Clearly, customer strategy involves much more than marketing, and it cannot deliver optimum return on investment of money or customers without integrating individual customer information into every corporate function, from customer service to production, logistics, and channel management. A formal change in the organizational structure usually is necessary to become an enterprise focused on growing customer value. As this book shows, customer strategy is both an operational and an analytical process. Operational CRM focuses on the software installations and the changes in process affecting the day-to-day operations of a firm—operations that will produce and deliver different treatments to different customers. Analytical CRM focuses on the strategic planning needed to build customer value as well as the cultural, measurement, and organizational changes required to implement that strategy successfully.

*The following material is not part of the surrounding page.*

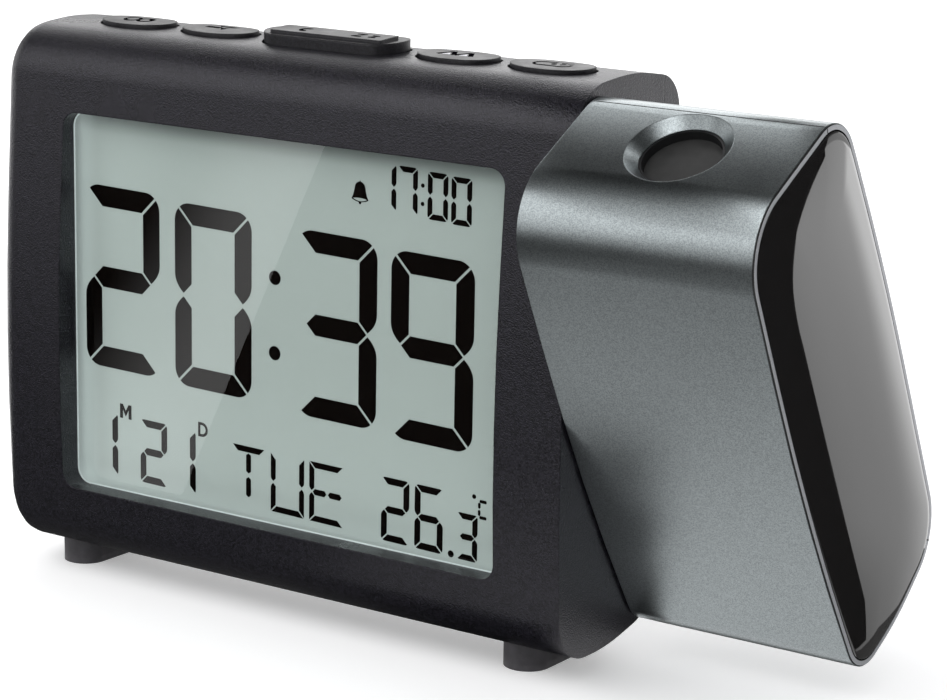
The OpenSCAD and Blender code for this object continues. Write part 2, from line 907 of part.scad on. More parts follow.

How to Think About Relationships and Customer Experience as Key to Business Strategy
The move to a customer-strategy business model has come of age at a critical juncture in business history, when managers are deeply concerned about declining customer loyalty as a result of greater transparency and universal access to information, declining trust in many large institutions and most businesses, and increasing choices for customers. As customer loyalty decreases, profit margins decline, too, because the most frequently used customer acquisition tactic is price cutting. Enterprises are facing a radically different competitive landscape as the information about their customers is becoming more plentiful and as the customers themselves are demanding more interactions with companies and creating more connections with each other. Thus, a coordinated effort to get, keep, and grow valuable customers has taken on a greater and far more relevant role in forging a successful long-term, profitable business strategy.